[Task description] Repeat, exactly as written, every line from the one holding "add('swivel_plate', swivelPlate(), blackSteel());" through the one holding "obj.matrix_parent_inverse = Matrix.Identity(4)". Leave out all other lines.
%%
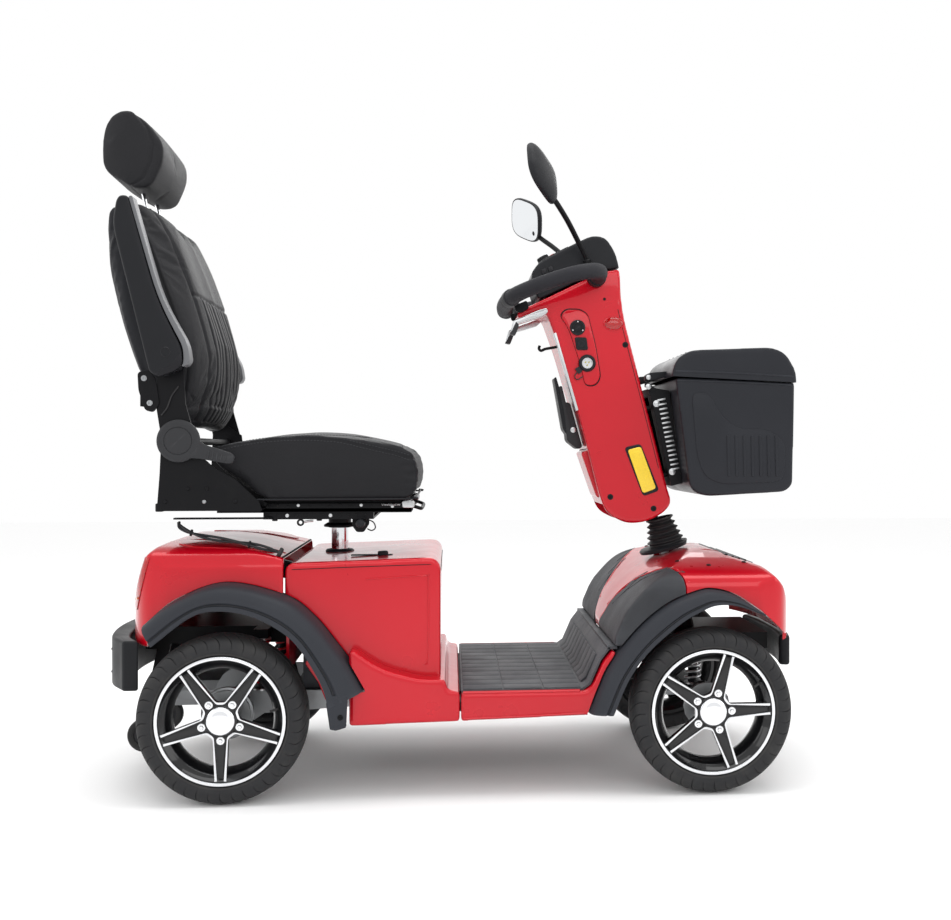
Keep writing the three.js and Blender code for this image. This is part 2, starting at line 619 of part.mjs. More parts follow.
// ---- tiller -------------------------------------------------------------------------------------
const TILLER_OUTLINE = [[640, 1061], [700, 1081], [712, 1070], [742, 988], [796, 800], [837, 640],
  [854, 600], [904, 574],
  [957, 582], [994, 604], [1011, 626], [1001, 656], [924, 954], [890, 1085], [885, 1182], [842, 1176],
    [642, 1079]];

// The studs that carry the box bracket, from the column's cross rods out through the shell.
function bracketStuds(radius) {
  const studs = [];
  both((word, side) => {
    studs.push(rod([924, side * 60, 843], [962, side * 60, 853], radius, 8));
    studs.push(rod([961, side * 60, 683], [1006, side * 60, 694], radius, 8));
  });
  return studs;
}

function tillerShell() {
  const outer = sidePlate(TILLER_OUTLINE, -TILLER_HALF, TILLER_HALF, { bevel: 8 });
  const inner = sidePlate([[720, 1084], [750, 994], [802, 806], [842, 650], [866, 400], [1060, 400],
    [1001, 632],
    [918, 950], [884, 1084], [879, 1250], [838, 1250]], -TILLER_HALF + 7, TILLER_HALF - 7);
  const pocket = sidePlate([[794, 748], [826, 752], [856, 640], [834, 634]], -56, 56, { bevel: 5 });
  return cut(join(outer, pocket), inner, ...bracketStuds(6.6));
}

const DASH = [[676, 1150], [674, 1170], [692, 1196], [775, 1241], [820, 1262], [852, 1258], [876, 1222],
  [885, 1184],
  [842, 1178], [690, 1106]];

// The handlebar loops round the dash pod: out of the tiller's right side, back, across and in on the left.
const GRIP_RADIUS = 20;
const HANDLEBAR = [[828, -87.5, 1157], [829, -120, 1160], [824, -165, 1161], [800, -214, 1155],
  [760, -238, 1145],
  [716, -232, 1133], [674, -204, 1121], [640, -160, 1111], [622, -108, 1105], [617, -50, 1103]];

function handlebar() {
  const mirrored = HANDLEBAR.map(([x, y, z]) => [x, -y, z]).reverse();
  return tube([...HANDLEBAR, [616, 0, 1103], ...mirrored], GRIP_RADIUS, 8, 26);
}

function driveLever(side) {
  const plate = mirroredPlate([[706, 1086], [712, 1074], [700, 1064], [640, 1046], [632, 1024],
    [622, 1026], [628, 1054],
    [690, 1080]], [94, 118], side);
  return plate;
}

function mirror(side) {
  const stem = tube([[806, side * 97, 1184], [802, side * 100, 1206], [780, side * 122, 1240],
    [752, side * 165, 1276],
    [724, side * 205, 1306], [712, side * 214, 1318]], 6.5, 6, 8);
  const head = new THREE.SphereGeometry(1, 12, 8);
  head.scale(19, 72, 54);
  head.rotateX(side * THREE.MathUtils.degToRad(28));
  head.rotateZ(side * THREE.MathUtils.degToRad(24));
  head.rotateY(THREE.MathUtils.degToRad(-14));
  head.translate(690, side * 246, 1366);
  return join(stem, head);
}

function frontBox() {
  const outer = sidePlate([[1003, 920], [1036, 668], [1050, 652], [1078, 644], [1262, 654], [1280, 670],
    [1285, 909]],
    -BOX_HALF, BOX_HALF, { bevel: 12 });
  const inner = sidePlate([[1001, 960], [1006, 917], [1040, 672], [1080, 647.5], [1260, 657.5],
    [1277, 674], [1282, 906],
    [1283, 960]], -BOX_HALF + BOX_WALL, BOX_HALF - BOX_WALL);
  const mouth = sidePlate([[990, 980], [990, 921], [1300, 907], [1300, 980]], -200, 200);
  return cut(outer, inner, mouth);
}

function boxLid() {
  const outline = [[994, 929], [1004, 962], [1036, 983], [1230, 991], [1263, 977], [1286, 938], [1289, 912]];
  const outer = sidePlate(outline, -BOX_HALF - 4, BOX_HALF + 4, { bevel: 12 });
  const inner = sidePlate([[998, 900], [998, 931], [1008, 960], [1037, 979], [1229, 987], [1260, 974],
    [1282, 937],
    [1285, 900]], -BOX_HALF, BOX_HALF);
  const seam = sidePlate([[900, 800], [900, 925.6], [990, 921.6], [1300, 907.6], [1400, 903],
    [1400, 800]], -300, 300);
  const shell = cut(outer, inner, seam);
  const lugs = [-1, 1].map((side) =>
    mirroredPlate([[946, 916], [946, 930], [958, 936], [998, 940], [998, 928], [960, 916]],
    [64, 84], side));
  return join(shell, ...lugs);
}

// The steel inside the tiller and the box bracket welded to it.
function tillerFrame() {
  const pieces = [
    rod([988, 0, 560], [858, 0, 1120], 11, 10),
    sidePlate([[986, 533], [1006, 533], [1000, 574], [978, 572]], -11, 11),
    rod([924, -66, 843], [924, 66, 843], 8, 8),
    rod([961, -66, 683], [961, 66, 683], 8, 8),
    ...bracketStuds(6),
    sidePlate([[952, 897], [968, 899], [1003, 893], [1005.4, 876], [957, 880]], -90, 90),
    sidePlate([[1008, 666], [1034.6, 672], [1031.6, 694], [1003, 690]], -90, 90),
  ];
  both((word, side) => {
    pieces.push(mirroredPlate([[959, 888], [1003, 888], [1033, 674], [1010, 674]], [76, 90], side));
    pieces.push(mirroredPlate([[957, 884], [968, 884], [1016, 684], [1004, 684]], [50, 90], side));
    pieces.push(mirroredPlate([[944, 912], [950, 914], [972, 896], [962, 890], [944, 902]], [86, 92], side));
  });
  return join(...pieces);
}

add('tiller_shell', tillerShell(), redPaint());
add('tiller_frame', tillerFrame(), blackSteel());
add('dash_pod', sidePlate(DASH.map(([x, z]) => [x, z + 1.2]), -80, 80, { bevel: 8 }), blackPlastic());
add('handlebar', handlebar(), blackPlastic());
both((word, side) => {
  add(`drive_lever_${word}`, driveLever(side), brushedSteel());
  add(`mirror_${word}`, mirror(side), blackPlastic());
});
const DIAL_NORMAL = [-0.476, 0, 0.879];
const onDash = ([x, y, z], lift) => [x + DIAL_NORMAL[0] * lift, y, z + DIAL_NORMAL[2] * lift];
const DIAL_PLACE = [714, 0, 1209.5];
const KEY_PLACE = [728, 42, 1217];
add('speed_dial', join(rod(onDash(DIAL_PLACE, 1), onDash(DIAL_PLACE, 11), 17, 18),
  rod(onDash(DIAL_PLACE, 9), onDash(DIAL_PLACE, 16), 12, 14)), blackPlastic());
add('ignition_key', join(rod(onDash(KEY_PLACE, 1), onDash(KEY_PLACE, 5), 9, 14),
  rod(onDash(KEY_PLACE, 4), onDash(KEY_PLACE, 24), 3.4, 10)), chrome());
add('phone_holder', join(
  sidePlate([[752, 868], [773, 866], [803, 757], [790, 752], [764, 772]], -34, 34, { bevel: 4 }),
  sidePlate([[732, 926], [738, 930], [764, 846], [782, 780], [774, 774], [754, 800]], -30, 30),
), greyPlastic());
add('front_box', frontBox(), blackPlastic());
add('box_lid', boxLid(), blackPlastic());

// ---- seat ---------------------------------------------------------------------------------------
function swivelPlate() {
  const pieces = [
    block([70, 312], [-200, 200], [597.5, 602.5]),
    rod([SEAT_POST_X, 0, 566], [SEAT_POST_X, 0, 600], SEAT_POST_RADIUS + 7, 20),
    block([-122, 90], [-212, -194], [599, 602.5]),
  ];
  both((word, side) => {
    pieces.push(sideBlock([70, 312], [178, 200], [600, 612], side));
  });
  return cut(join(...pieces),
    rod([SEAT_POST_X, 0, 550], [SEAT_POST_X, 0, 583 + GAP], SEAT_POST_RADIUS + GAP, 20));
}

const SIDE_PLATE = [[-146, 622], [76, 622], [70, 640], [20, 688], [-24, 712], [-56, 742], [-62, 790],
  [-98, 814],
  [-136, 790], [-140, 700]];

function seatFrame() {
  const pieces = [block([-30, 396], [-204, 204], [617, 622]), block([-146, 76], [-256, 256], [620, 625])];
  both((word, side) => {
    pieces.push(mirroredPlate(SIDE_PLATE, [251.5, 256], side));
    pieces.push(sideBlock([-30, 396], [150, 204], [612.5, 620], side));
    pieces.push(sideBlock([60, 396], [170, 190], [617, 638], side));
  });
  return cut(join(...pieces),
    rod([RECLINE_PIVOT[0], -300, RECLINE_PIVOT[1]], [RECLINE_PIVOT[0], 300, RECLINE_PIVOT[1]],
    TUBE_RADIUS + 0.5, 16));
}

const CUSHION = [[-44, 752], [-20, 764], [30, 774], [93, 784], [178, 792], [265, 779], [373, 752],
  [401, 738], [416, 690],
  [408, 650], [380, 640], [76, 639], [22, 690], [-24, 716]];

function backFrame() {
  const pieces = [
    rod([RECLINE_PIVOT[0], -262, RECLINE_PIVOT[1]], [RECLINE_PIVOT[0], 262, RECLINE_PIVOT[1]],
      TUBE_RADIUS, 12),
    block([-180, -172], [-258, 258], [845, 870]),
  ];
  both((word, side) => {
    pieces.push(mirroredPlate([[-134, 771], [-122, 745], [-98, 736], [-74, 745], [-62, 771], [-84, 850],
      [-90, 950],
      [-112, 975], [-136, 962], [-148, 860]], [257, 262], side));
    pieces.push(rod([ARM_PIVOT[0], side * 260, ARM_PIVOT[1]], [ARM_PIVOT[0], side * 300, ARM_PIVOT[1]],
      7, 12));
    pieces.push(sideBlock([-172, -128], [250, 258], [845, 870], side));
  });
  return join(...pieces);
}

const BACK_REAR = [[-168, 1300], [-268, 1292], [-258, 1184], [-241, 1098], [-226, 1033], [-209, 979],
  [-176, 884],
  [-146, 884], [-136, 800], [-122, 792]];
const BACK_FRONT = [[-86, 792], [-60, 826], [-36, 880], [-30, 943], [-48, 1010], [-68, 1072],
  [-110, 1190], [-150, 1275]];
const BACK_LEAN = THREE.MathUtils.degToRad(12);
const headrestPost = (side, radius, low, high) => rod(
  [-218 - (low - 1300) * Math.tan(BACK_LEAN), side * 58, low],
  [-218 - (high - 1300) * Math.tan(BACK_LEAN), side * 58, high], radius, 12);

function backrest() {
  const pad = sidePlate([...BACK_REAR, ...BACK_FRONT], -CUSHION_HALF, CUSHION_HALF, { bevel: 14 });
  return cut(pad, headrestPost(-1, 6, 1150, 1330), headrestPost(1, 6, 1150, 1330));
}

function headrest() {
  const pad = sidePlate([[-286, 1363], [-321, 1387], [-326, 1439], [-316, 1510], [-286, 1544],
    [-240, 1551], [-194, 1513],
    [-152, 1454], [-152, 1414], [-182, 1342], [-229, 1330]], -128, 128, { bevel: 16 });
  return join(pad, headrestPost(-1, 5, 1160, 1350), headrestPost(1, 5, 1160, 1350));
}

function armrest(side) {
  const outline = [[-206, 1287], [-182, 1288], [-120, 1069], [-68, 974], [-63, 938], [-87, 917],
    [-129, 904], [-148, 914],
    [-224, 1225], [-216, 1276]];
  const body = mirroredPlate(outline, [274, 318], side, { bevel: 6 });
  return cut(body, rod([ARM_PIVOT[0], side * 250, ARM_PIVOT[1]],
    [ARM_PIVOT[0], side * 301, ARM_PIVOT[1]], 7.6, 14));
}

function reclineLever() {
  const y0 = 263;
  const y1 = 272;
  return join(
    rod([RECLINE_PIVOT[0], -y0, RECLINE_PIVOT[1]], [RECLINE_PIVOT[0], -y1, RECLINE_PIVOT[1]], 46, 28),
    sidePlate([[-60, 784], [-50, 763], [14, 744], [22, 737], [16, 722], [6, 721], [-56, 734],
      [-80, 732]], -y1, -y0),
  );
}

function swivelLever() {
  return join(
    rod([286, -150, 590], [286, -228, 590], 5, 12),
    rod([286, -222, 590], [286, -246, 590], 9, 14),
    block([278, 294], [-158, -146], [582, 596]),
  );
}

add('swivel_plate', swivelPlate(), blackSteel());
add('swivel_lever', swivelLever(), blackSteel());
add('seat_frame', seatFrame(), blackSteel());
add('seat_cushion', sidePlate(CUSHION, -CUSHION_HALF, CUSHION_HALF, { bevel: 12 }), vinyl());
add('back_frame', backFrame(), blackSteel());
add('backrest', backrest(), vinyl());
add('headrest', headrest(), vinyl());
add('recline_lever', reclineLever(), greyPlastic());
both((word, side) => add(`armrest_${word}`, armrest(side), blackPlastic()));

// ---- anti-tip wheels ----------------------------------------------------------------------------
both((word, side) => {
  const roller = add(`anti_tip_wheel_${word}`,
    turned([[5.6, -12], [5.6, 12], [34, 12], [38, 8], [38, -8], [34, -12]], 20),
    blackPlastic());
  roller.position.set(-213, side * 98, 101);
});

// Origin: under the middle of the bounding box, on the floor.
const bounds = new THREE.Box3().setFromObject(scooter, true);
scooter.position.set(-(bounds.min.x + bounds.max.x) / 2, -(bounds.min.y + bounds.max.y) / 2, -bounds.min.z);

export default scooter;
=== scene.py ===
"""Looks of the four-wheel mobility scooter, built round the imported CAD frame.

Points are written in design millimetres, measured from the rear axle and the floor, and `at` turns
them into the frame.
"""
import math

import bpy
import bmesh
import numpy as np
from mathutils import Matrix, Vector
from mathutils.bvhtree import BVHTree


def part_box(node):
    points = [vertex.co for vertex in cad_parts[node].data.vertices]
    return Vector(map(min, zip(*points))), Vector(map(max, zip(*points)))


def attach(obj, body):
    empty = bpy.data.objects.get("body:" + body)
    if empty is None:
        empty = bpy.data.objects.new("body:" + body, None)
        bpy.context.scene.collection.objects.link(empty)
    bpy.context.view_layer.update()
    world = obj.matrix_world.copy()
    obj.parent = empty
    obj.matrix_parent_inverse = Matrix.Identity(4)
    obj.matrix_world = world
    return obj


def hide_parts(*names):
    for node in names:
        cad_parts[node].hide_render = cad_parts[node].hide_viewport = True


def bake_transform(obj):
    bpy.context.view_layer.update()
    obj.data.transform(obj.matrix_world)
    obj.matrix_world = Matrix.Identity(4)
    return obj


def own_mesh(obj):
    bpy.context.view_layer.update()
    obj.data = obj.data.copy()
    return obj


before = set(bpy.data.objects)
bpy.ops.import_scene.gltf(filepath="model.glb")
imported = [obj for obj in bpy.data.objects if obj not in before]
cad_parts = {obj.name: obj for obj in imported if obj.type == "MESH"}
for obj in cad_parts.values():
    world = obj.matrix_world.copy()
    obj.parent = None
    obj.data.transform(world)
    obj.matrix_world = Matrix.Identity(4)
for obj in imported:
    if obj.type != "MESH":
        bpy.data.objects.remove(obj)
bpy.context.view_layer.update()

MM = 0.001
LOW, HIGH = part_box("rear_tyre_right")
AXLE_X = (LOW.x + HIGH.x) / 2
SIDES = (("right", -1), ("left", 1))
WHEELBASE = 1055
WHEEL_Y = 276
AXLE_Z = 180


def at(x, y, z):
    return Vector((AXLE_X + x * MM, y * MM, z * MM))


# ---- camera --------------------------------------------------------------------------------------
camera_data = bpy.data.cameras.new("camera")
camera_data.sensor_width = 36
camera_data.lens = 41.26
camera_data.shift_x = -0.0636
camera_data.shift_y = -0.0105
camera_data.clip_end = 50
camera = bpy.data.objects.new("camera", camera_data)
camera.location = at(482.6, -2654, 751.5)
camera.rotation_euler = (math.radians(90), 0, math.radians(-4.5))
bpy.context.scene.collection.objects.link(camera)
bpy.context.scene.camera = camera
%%
[Response to the task]
add('swivel_plate', swivelPlate(), blackSteel());
add('swivel_lever', swivelLever(), blackSteel());
add('seat_frame', seatFrame(), blackSteel());
add('seat_cushion', sidePlate(CUSHION, -CUSHION_HALF, CUSHION_HALF, { bevel: 12 }), vinyl());
add('back_frame', backFrame(), blackSteel());
add('backrest', backrest(), vinyl());
add('headrest', headrest(), vinyl());
add('recline_lever', reclineLever(), greyPlastic());
both((word, side) => add(`armrest_${word}`, armrest(side), blackPlastic()));

// ---- anti-tip wheels ----------------------------------------------------------------------------
both((word, side) => {
  const roller = add(`anti_tip_wheel_${word}`,
    turned([[5.6, -12], [5.6, 12], [34, 12], [38, 8], [38, -8], [34, -12]], 20),
    blackPlastic());
  roller.position.set(-213, side * 98, 101);
});

// Origin: under the middle of the bounding box, on the floor.
const bounds = new THREE.Box3().setFromObject(scooter, true);
scooter.position.set(-(bounds.min.x + bounds.max.x) / 2, -(bounds.min.y + bounds.max.y) / 2, -bounds.min.z);

export default scooter;
=== scene.py ===
"""Looks of the four-wheel mobility scooter, built round the imported CAD frame.

Points are written in design millimetres, measured from the rear axle and the floor, and `at` turns
them into the frame.
"""
import math

import bpy
import bmesh
import numpy as np
from mathutils import Matrix, Vector
from mathutils.bvhtree import BVHTree


def part_box(node):
    points = [vertex.co for vertex in cad_parts[node].data.vertices]
    return Vector(map(min, zip(*points))), Vector(map(max, zip(*points)))


def attach(obj, body):
    empty = bpy.data.objects.get("body:" + body)
    if empty is None:
        empty = bpy.data.objects.new("body:" + body, None)
        bpy.context.scene.collection.objects.link(empty)
    bpy.context.view_layer.update()
    world = obj.matrix_world.copy()
    obj.parent = empty
    obj.matrix_parent_inverse = Matrix.Identity(4)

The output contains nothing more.